## GIVEN DATA
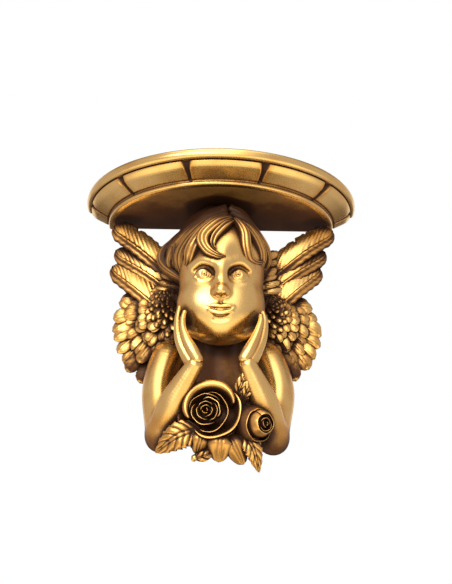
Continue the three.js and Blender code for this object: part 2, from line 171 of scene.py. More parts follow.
FLOOR_DROP, FLOOR_HALF = 1.6, 0.75  # the bracket hangs high over a small brown floor
FLOOR_COLOUR = (0.20, 0.16, 0.12, 1)
floor = bpy.data.objects.new("floor", bpy.data.meshes.new("floor"))
floor_corners = [(x * FLOOR_HALF, y * FLOOR_HALF, -FLOOR_DROP) for x, y in ((-1, -1), (1, -1), (1, 1), (-1, 1))]
floor.data.from_pydata(floor_corners, [], [(0, 1, 2, 3)])
bpy.context.collection.objects.link(floor)
boards = bpy.data.materials.new("brown floor")
boards.use_nodes = True
boards.node_tree.nodes["Principled BSDF"].inputs["Base Color"].default_value = FLOOR_COLOUR
floor.data.materials.append(boards)

# Shelf. A half-round slab of cast resin with a rounded rim and a ring of raised blocks under it, gilded and
# rubbed back, so that a dark brown ground stays in every groove. Its underside is dark too, darkest near the
# wall, which is ground and painted shade.
low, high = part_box("angel_corbel")
HALF_WIDTH = high.x
DEPTH = -low.y
TOP = high.z
MM = HALF_WIDTH / 136  # one millimetre of the pattern, which is 136 mm from the middle to either end
# The moulding's profile, as distances from the middle and heights in pattern millimetres
SLAB_BOTTOM = [(0, 1.0), (94, 1.0), (102, 0.7), (106.5, 0.1)]
LIP = [(108.2, 0.5), (109.2, 0.0), (110.6, -0.1), (112.2, 0.3), (113.2, 1.4), (113.4, 2.6), (112.8, 3.6)]
BLOCK_FOOT, BLOCK_HEAD = (114.2, 4.4), (131.4, 16.0)
BLOCK_EDGE = [(125.6, 10.2), (127.4, 11.4), (128.9, 12.8), (130.3, 14.4)]
UNDER_RIM = [(130.2, 16.3), (129.8, 16.9), (130.6, 17.4)]
RIM_MIDDLE, RIM_HALF, RIM_SWELL = (131.5, 21.9), 5.0, 4.5
BLOCK_PITCH, BLOCK_TURN = 32.6, 2.0  # degrees, and how far the ring of blocks is turned to the right
GROOVE_DEPTH = 2.6
GROOVE_HALF = (0.9, 1.7)  # half-width of the grooves between blocks at their foot and at their head
BLOCK_ROUND = 3.6
ARC_POINTS, RIM_POINTS = 441, 15
TIER_EDGE = 107  # the flat underside ends here, in pattern millimetres
NEAR_WALL = (0.02, 0.1)  # the painted shade near the wall fades out between these distances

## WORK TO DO
Repeat the listing in full, keeping every line exactly as it is.

## CORRECT RESULT
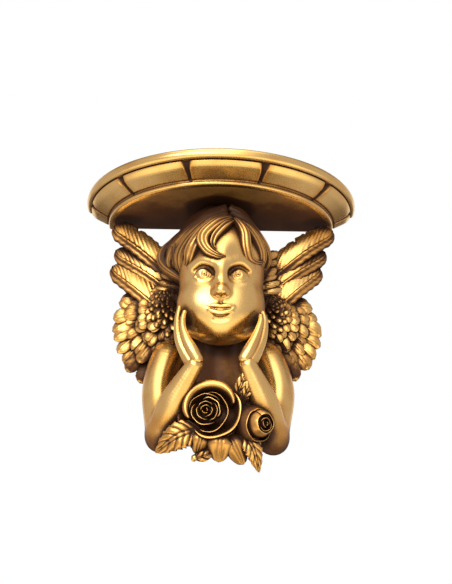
Continue the three.js and Blender code for this object: part 2, from line 171 of scene.py. More parts follow.
FLOOR_DROP, FLOOR_HALF = 1.6, 0.75  # the bracket hangs high over a small brown floor
FLOOR_COLOUR = (0.20, 0.16, 0.12, 1)
floor = bpy.data.objects.new("floor", bpy.data.meshes.new("floor"))
floor_corners = [(x * FLOOR_HALF, y * FLOOR_HALF, -FLOOR_DROP) for x, y in ((-1, -1), (1, -1), (1, 1), (-1, 1))]
floor.data.from_pydata(floor_corners, [], [(0, 1, 2, 3)])
bpy.context.collection.objects.link(floor)
boards = bpy.data.materials.new("brown floor")
boards.use_nodes = True
boards.node_tree.nodes["Principled BSDF"].inputs["Base Color"].default_value = FLOOR_COLOUR
floor.data.materials.append(boards)

# Shelf. A half-round slab of cast resin with a rounded rim and a ring of raised blocks under it, gilded and
# rubbed back, so that a dark brown ground stays in every groove. Its underside is dark too, darkest near the
# wall, which is ground and painted shade.
low, high = part_box("angel_corbel")
HALF_WIDTH = high.x
DEPTH = -low.y
TOP = high.z
MM = HALF_WIDTH / 136  # one millimetre of the pattern, which is 136 mm from the middle to either end
# The moulding's profile, as distances from the middle and heights in pattern millimetres
SLAB_BOTTOM = [(0, 1.0), (94, 1.0), (102, 0.7), (106.5, 0.1)]
LIP = [(108.2, 0.5), (109.2, 0.0), (110.6, -0.1), (112.2, 0.3), (113.2, 1.4), (113.4, 2.6), (112.8, 3.6)]
BLOCK_FOOT, BLOCK_HEAD = (114.2, 4.4), (131.4, 16.0)
BLOCK_EDGE = [(125.6, 10.2), (127.4, 11.4), (128.9, 12.8), (130.3, 14.4)]
UNDER_RIM = [(130.2, 16.3), (129.8, 16.9), (130.6, 17.4)]
RIM_MIDDLE, RIM_HALF, RIM_SWELL = (131.5, 21.9), 5.0, 4.5
BLOCK_PITCH, BLOCK_TURN = 32.6, 2.0  # degrees, and how far the ring of blocks is turned to the right
GROOVE_DEPTH = 2.6
GROOVE_HALF = (0.9, 1.7)  # half-width of the grooves between blocks at their foot and at their head
BLOCK_ROUND = 3.6
ARC_POINTS, RIM_POINTS = 441, 15
TIER_EDGE = 107  # the flat underside ends here, in pattern millimetres
NEAR_WALL = (0.02, 0.1)  # the painted shade near the wall fades out between these distances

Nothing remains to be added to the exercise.